I declined to stay longer than was necessary, for I had promised to spend that evening with my fellow-clerk Atherton, and did not want to be late for my engagement with the lad, for whom I had a sort of elder-brotherly affection. But I promised to call at the hospital next day and inquire for my protégé; and departed, the richer by what I suppose would be regarded as a virtuous action, and the poorer by the eighteenpence I had paid for the cab-fare.
It now seems to me to have been despicably, ludicrously selfish to have thought so little of the fate of the man I had left in such dangerous plight at the hospital, and so much of that expenditure of eighteenpence. I hope that I am not naturally a miser, yet I fear some niggardly instincts were dawning in me at that time, as, indeed, is almost inevitable in a young man who, having passed his early years under the shadow of that most wearing of sorrows—debt, is desirous of not merely living within, but effecting some savings from, an income of a hundred and twenty pounds a year.
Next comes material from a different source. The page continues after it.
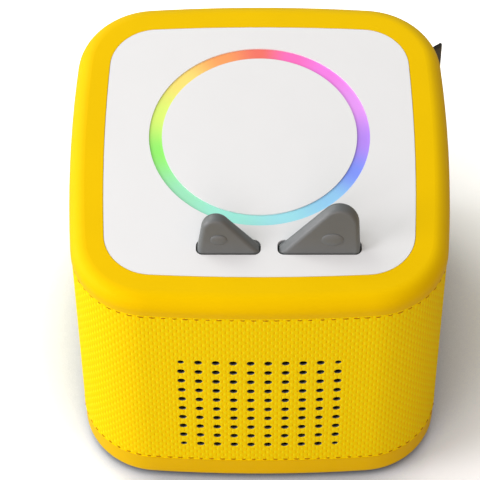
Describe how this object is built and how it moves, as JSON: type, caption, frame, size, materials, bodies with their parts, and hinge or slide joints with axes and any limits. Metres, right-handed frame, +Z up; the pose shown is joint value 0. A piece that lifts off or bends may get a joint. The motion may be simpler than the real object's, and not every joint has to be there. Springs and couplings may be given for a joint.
{
  "type": "audio story player",
  "caption": "Padded cube-shaped audio story player with a woven fabric sleeve, a light ring on its white top and ear-shaped volume levers that rock.",
  "frame": {"origin": "on the table, under the middle of the cube", "axes": "+Z up, the perforated loudspeaker side faces -Y, the large volume-up ear is on +X"},
  "size_m": [0.12, 0.12, 0.1199],
  "materials": {
    "yellow_soft_touch": "smooth satin soft-touch moulding",
    "yellow_base": "smooth satin moulding",
    "white_panel": "fine matt moulding",
    "ring_diffuser": "translucent, lit from below in a rainbow of soft colours",
    "ear_grey": "soft matt dark grey",
    "yellow_fabric": "coarse plain weave, stitched along both hems",
    "foam": "open-cell padding",
    "grey_ribbon": "woven ribbon",
    "black_plastic": "fine matt moulding",
    "housing_plastic": "structural moulding",
    "foot_rubber": "soft matt",
    "screw_steel": "zinc plated",
    "circuit_board": "solder mask",
    "chip_black": "moulded packages",
    "shield_steel": "tinned sheet",
    "header_white": "natural nylon",
    "cell_wrap": "plain shrink wrap",
    "contact_nickel": "nickel plated spring plate",
    "port_metal": "drawn shell",
    "led_lens": "clear moulded lens",
    "magnet_steel": "nickel plated magnet",
    "ferrite": "dark sintered magnet",
    "yoke_steel": "plated plate steel",
    "basket_steel": "black painted pressing",
    "cone_paper": "coated paper",
    "surround_rubber": "soft roll",
    "spider_cloth": "resin-stiffened cloth",
    "copper_coil": "enamelled winding on a former",
    "gasket_foam": "foam gasket",
    "lead_pvc": "insulated lead"
  },
  "bodies": {
    "root": {"top_frame": "yellow_soft_touch", "top_panel": "white_panel", "figure_disc": "white_panel", "ring_diffuser": "ring_diffuser", "fabric_sleeve": "yellow_fabric", "foam_sleeve": "foam", "pull_tab": "grey_ribbon", "base_shell": "yellow_base", "rubber_feet": "foot_rubber", "battery_door": "yellow_base", "door_screws": "screw_steel", "inner_housing": "housing_plastic", "housing_screws": "screw_steel", "panel_screws": "screw_steel", "battery_tray": "housing_plastic", "battery_cells": "cell_wrap", "battery_contacts": "contact_nickel", "main_board": "circuit_board", "board_screws": "screw_steel", "rf_shield": "shield_steel", "main_chips": "chip_black", "board_connectors": "header_white", "port_plate": "black_plastic", "headphone_jack": "black_plastic", "usb_port": "port_metal", "led_board": "circuit_board", "ring_leds": "led_lens", "tag_antenna": "circuit_board", "magnet_holder": "housing_plastic", "figure_magnet": "magnet_steel", "ear_carrier": "housing_plastic", "ear_pins": "screw_steel", "switch_board": "circuit_board", "volume_switches": "chip_black", "carrier_screws": "screw_steel", "speaker_grille": "black_plastic", "speaker_gasket": "gasket_foam", "speaker_basket": "basket_steel", "cone_surround": "surround_rubber", "pole_plate": "yoke_steel", "speaker_magnet": "ferrite", "speaker_yoke": "yoke_steel", "speaker_spider": "spider_cloth", "speaker_screws": "screw_steel", "speaker_lead": "lead_pvc", "battery_lead": "lead_pvc", "top_lead": "lead_pvc", "radio_antenna": "circuit_board"},
    "down_ear": {"volume_down_ear": "ear_grey"},
    "up_ear": {"volume_up_ear": "ear_grey"},
    "down_switch": {"down_switch_plunger": "header_white"},
    "up_switch": {"up_switch_plunger": "header_white"},
    "cone": {"speaker_cone": "cone_paper", "dust_cap": "cone_paper", "voice_coil": "copper_coil"}
  },
  "joints": [
    {"name": "down_ear_rock", "type": "hinge", "parent": "root", "child": "down_ear", "pos_m": [-0.0096, -0.038, 0.0992], "axis": [-1, 0, 0], "range_deg": [0, 3], "stiffness_Nm_per_rad": 0.4},
    {"name": "up_ear_rock", "type": "hinge", "parent": "root", "child": "up_ear", "pos_m": [0.0185, -0.038, 0.0992], "axis": [-1, 0, 0], "range_deg": [0, 3], "stiffness_Nm_per_rad": 0.4},
    {"name": "down_switch_press", "type": "slide", "parent": "root", "child": "down_switch", "axis": [0, -1, 0], "range_m": [0, 0.00032]},
    {"name": "up_switch_press", "type": "slide", "parent": "root", "child": "up_switch", "axis": [0, -1, 0], "range_m": [0, 0.00032]},
    {"name": "cone_travel", "type": "slide", "parent": "root", "child": "cone", "axis": [0, -1, 0], "range_m": [-0.0006, 0.0006], "stiffness_N_per_m": 1500}
  ],
  "couplings": [
    {"joint": "down_switch_press", "follows": "down_ear_rock", "m_per_rad": 0.006},
    {"joint": "up_switch_press", "follows": "up_ear_rock", "m_per_rad": 0.006}
  ]
}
I recall now that I determined to do without tobacco for a week; and with this resolution in my mind, I hurried to the Broad Street station, en route for Atherton’s lodgings in Camden Town.
I could not have told at that time what attracted me so strongly to Gerald Atherton, any more than Olivia could have explained the prophetic fascination which drew her to Viola. But there was an atmosphere of youth and freshness about the boy—he was the youngest of all the clerks in our office, a bright-eyed lad, not yet eighteen—that had a refreshing influence on me. I was not old myself—just twenty-four—but eight years’ life in a City office, coming after a boyhood which had had many of the anxieties of middle age, made me feel almost patriarchal compared with my joyous and inexperienced junior. There was, too, a similarity in the circumstances of our lives which tended to friendship.
‘Only, you know, Langham,’ said the boy one day, early in our acquaintance, when we were speaking on the subject, ‘my responsibilities are greater than yours; I have May to look after. A sister is a great anxiety, and when she happens to be your twin-sister, you feel that you are in a special way bound to take care of her.’
‘Where is your sister now?’ I asked.
‘Not far away. She is companion to an old lady at Hampstead. That’s why I live in Camden Town, because it is comparatively near; and I can go occasionally to see May, and even sometimes have a visit from her at my lodgings.’
‘Companion to an old lady!’ I repeated. ‘That’s a dreary life for a young girl.’
‘May doesn’t seem to dislike it; and Mrs Bowden treats her very kindly. The plague of her life is the continual espionage of the old lady’s relations—or rather her dead husband’s relations; she seems to have none of her own—who are quite convinced that my poor little sister’s courtesy to her employer—she hasn’t it in her to be uncivil to a boa-constrictor, the little darling!—is inspired by mercenary motives. That annoys her; but as we are two young people alone in the world, without a penny except what we earn, we must put up with disagreeables—May, with the suspicions of those greedy waiters on dead men’s shoes; and I, with getting the blame of everybody else’s blunders as well as my own. Really, the undeserved or only half-deserved scoldings I get, sometimes irritate me fearfully—and then at times I feel I’d do anything for a good game at cricket. I don’t think I could bear it all, if you didn’t stand by me, Langham.’
‘Who wouldn’t stand by a manly boy like you, Gerald!’ I protested, laughing.
‘Boy, my friend!’ cried Gerald with one of those bright merry glances, accompanied with an upward toss of the head, which always came upon me with the effect of a sunbeam—‘boy, indeed! I am a City man, sir, and demand to be spoken to with respect!’